Tips & Best Practices for Improving Inventory Turnover

  • Demand forecasting: Use historical sales data, seasonal trends, and market signals to predict demand accurately.
  • Just-in-Time (JIT) inventory: Order inventory to arrive as close to the point of sale as possible, minimizing holding costs.
  • Clear slow-moving stock: Use promotions, markdowns, or bundle deals to move stagnant inventory before it becomes obsolete.
  • Negotiate with suppliers: Arrange shorter lead times and smaller, more frequent deliveries to reduce average inventory.
  • ABC analysis: Classify inventory by revenue contribution (A = high, B = medium, C = low) and focus management efforts on A-items.
  • Review product mix: Discontinue chronic slow-sellers and allocate shelf space to higher-turnover products.

Common Mistakes to Avoid

  • Using revenue instead of COGS: The turnover formula uses cost of goods sold, not sales revenue. Using revenue inflates the ratio.
  • Ignoring seasonality: A single snapshot may not reflect seasonal swings. Use a full-year COGS and average inventory for accuracy.
  • Comparing across industries: A turnover of 5 is excellent for luxury goods but poor for groceries. Always benchmark within your industry.
  • Chasing turnover at the expense of margin: Deep discounting raises turnover but can destroy profitability.
  • Not accounting for stockouts: A very high turnover ratio may mean you’re frequently out of stock, losing sales.
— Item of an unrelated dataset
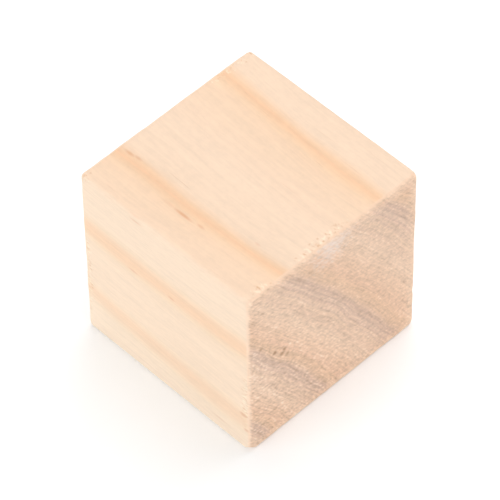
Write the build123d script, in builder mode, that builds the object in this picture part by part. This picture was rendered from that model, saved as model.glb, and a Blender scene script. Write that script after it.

Frequently Asked Questions about Inventory Turnover

Q: How is inventory turnover ratio calculated?

A: Inventory Turnover Ratio = Cost of Goods Sold (COGS) ÷ Average Inventory. For example, $500,000 COGS ÷ $100,000 average inventory = 5.0 turns per year.

Q: What is a good inventory turnover ratio?

A: It varies by industry. Grocery: 12–20. Fashion retail: 4–8. Electronics: 5–10. Luxury goods: 2–4. Compare against your industry benchmark, not a universal number.

Q: What does DSI (Days Sales of Inventory) mean?

A: DSI = 365 ÷ Turnover Ratio. It tells you how many days, on average, it takes to sell your entire inventory. Lower DSI means faster inventory movement.

Q: Is higher inventory turnover always better?

A: Not always. Extremely high turnover can indicate stockouts, meaning you are losing sales. The goal is to find the optimal balance between high turnover and product availability.

Related Concepts

  • Cost of Goods Sold (COGS): The direct costs attributable to producing or purchasing the goods sold by a company during a period.
  • Days Sales of Inventory (DSI): The average number of days it takes to convert inventory into sales. Also called days inventory outstanding (DIO).
  • Average Inventory: The mean of beginning and ending inventory values, used to smooth out fluctuations.
  • Carrying Cost: The total cost of holding inventory, including storage, insurance, depreciation, and opportunity cost of tied-up capital.
  • Economic Order Quantity (EOQ): The optimal order size that minimizes total inventory costs (ordering + holding costs).